Part of the nine years included four years in uranium mines…“Yes, in Jáchymov [in the far west of Bohemia] where Marie Curie got the uranium for her experiments. We received a significant radiation load in our bodies. I tried to avoid it, staying away from the hotspots whenever I could. But some people perhaps didn’t have that knowledge and were exposed more. I met so many great people that it is very difficult to enumerate them.”
Tell me about the life you have built up in Canada. You’ve worked as an Arctic ecologist and obviously Canada is an ideal place for that as it has a huge Arctic terrain.

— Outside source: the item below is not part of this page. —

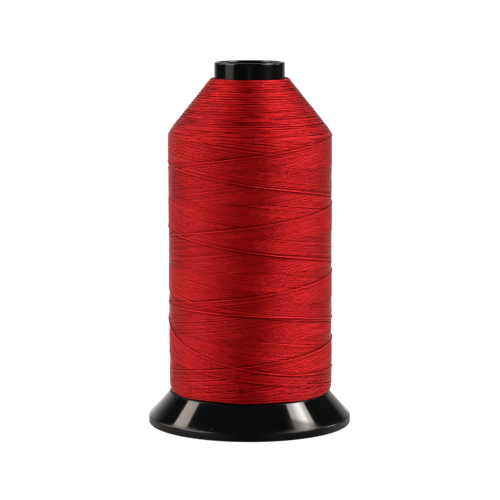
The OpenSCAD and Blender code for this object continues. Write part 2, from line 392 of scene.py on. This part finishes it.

“That is very true and of course I wasn’t geared to end up working in the far north of Canada. But I wanted to finish me degrees and to do that I first had to enrol in two universities to finish my bachelors, because I had credits from my Czechoslovakian educational experience but no diploma. And then I chose the University of Alberta in Edmonton [for further studies] and the professor who read my application said: ‘I’m just looking for a person like you who has research experience and if you wish, you can go with me – you have to be here on June 3rd, because two days later we are flying to the far north.’ I didn’t know much about it and just said yes because it seemed like an adventure to be offered the chance to become an ‘explorer’ and researcher in the Arctic. It took me three years to finish my PhD, and before I was finished, I already got a job as Assistant Professor at the University of Toronto, where I remained for twenty-two years before retiring.”
What kind of things have you researched in your career?
“It was a big project. It was part of the so-called International Biological Programme, part of a global study of ecosystems like tropical forests or prairies or the northern boreal forests and also the tundra, the tree-less landscape behind the tree-line, and it’s a sub-continent, you know. The Canadian Arctic is as big as India.”
When you were in the Arctic amidst the huge open spaces, did you ever reflect on the idea that you’d been imprisoned in a small confined space and now here you were, and that was the major journey of your life?“It was like a gift from God for everything I had suffered before! If, let’s say, in 1968, when the Russians came and the cage clamped down, someone told me: ‘Don’t despair, you’ll move to Canada and become a university professor,’ then I’d have probably said: ‘You should have your head checked because you need some psychiatric treatment [laughter]!’ But that is exactly what happened – it’s rare in life, but it happens.”